Tuesday, 3 January 2012

Citrus Wine - Bottle A5, 31st December 2011 - 2nd January 2012

For the first time since making this wine, grapefruit does not entirely dominate its flavour. I could cut down on it further, but in this batch the limes are just as prominent. It is a wine that I enjoy - intense, tangy - but one that I can understand other people not liking. It went nicely with our New Year's Eve meal of cream of lemon soup and fish pie.

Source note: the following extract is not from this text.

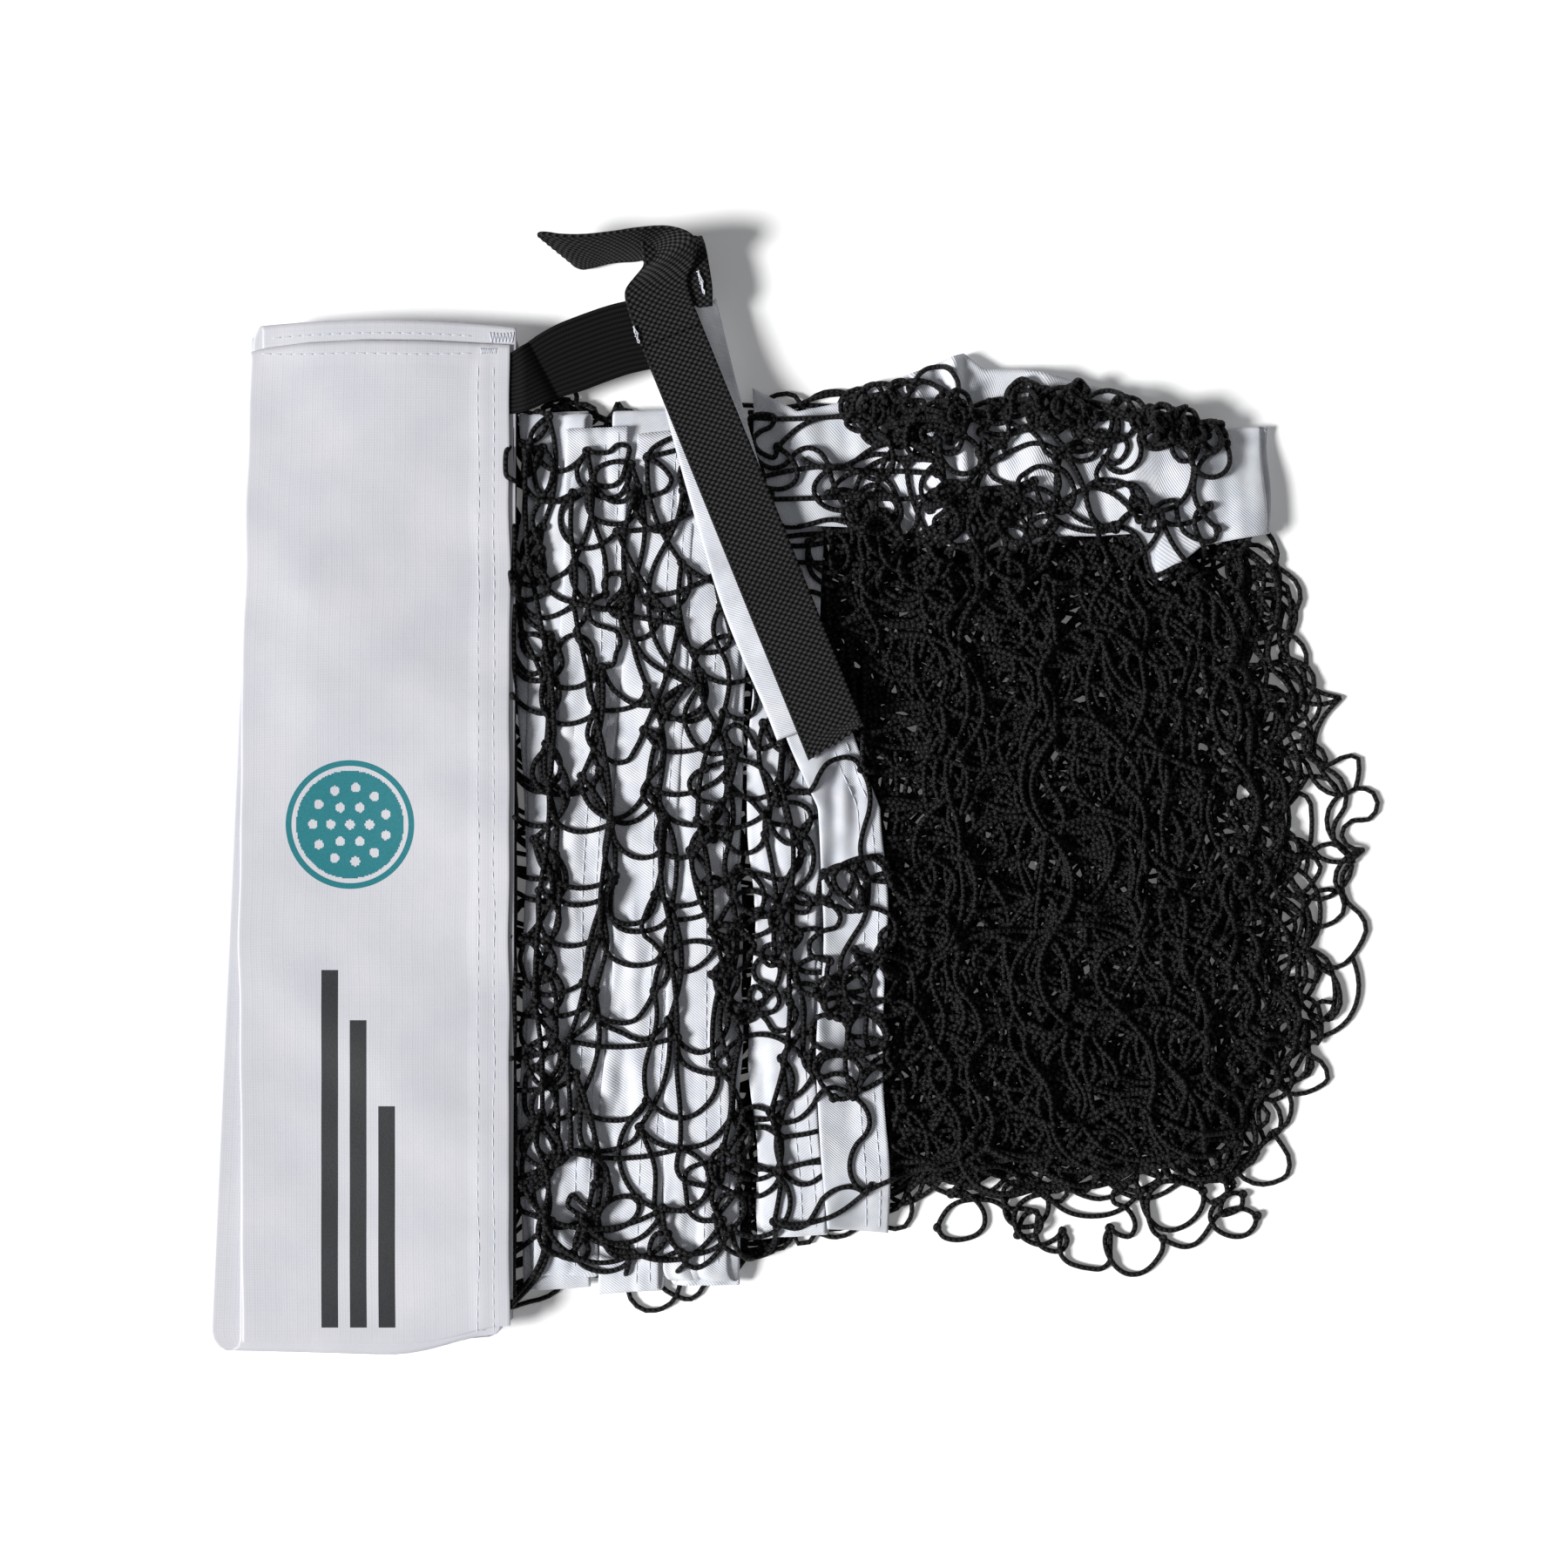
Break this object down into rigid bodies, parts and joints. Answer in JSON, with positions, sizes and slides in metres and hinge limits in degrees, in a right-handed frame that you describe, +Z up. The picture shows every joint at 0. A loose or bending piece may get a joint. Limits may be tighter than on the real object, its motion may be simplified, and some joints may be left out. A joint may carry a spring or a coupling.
{
  "type": "folded portable pickleball net",
  "caption": "Folded portable court net: coated headband, knotted black cord netting, white binding tapes, elastic band and hook-and-loop corner strap.",
  "frame": {"origin": "on the resting plane, under the middle of the folded bundle's bounding box", "axes": "+X from the headband towards the turns of the netting, +Y along the headband towards its stitched ends, +Z up"},
  "size_m": [0.498, 0.467, 0.037],
  "materials": {
    "headband_cloth": "matte",
    "netting_cord": "matte",
    "white_tape": "matte",
    "webbing": "matte",
    "elastic": "matte",
    "thread": "matte",
    "print_light": "satin",
    "print_dark": "satin"
  },
  "bodies": {
    "folded_stack": {"bottom_tape_leaf_01": "white_tape", "bottom_tape_leaf_02": "white_tape", "bottom_tape_leaf_03": "white_tape", "bottom_tape_leaf_04": "white_tape", "bottom_tape_leaf_05": "white_tape", "bottom_tape_leaf_06": "white_tape", "bottom_tape_leaf_07": "white_tape", "bottom_tape_leaf_08": "white_tape", "bottom_tape_leaf_09": "white_tape", "bottom_tape_leaf_10": "white_tape", "bottom_tape_leaf_11": "white_tape", "bottom_tape_leaf_12": "white_tape", "bottom_tape_leaf_13": "white_tape", "bottom_tape_leaf_14": "white_tape", "bottom_tape_leaf_15": "white_tape", "headband_leaf_01": "headband_cloth", "headband_leaf_02": "headband_cloth", "headband_leaf_03": "headband_cloth", "headband_leaf_04": "headband_cloth", "headband_leaf_05": "headband_cloth", "headband_leaf_06": "headband_cloth", "headband_leaf_07": "headband_cloth", "headband_leaf_08": "headband_cloth", "headband_leaf_09": "headband_cloth", "headband_leaf_10": "headband_cloth", "headband_leaf_11": "headband_cloth", "headband_leaf_12": "headband_cloth", "headband_leaf_13": "headband_cloth", "headband_leaf_14": "headband_cloth", "headband_leaf_15": "headband_cloth", "netting_at_turns": "netting_cord", "netting_beside_headband": "netting_cord", "netting_under_side_tape": "netting_cord", "stack_side_tape": "white_tape"},
    "end_leaf": {"elastic_band": "elastic", "end_bottom_tape": "white_tape", "end_netting_at_turns": "netting_cord", "end_netting_beside_headband": "netting_cord", "end_netting_under_side_tape": "netting_cord", "end_side_tape": "white_tape", "headband_end_leaf": "headband_cloth", "hem_bar_tack": "thread", "hem_thread": "thread", "print_bars": "print_dark", "print_roundel": "print_light", "seam_thread_inner": "thread", "seam_thread_outer": "thread"},
    "corner_strap": {"corner_strap_webbing": "webbing", "corner_strap_backing": "white_tape", "corner_strap_thread": "thread"},
    "strap_tail": {"corner_strap_tail": "webbing"}
  },
  "joints": [
    {"name": "end_leaf_fold", "type": "hinge", "parent": "folded_stack", "child": "end_leaf", "pos_m": [-0.1785, -0.2335, 0.0177], "axis": [1, 0, 0], "range_deg": [0, 120]},
    {"name": "corner_strap_lift", "type": "hinge", "parent": "end_leaf", "child": "corner_strap", "pos_m": [0.013, 0.014, 0.0195], "axis": [0.9272, 0.3746, 0], "range_deg": [0, 100]},
    {"name": "strap_tail_fold", "type": "hinge", "parent": "corner_strap", "child": "strap_tail", "pos_m": [-0.06192, 0.19944, 0.0214], "axis": [0.9272, 0.3746, 0], "range_deg": [0, 80]}
  ]
}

New Year's Eve was the quietest that I have had for two decades. We cancelled David and Amie visiting from Chester because of Claire's heavy cold and did not even manage to finish this bottle - though two large glasses of elderflower wine during its bottling process may explain that. Still, we left a couple of glasses each tonight, whilst I try not to worry about tomorrow's new job.

Monday, 2 January 2012

Hedgerow Wine - Bottle 3, 1st January 2012

We have just returned from Julia's Feast. It was nearly a year ago that we gathered for a similar occasion to hear Nigel Pargeter plummet from Lower Loxley's roof. This time there was no radio soap opera to interupt the festivities, so we had to make do with eating and drinking far too much. The food and company were both splendid - there were ten of us round the table, which was stuffed with salmon and gammon and smoked mackerel and pate and pineapple and exciting cheeses. This wine was a more than adequate accompaniment. It is as fruity as its name suggests and has a fizz. I think everyone liked it.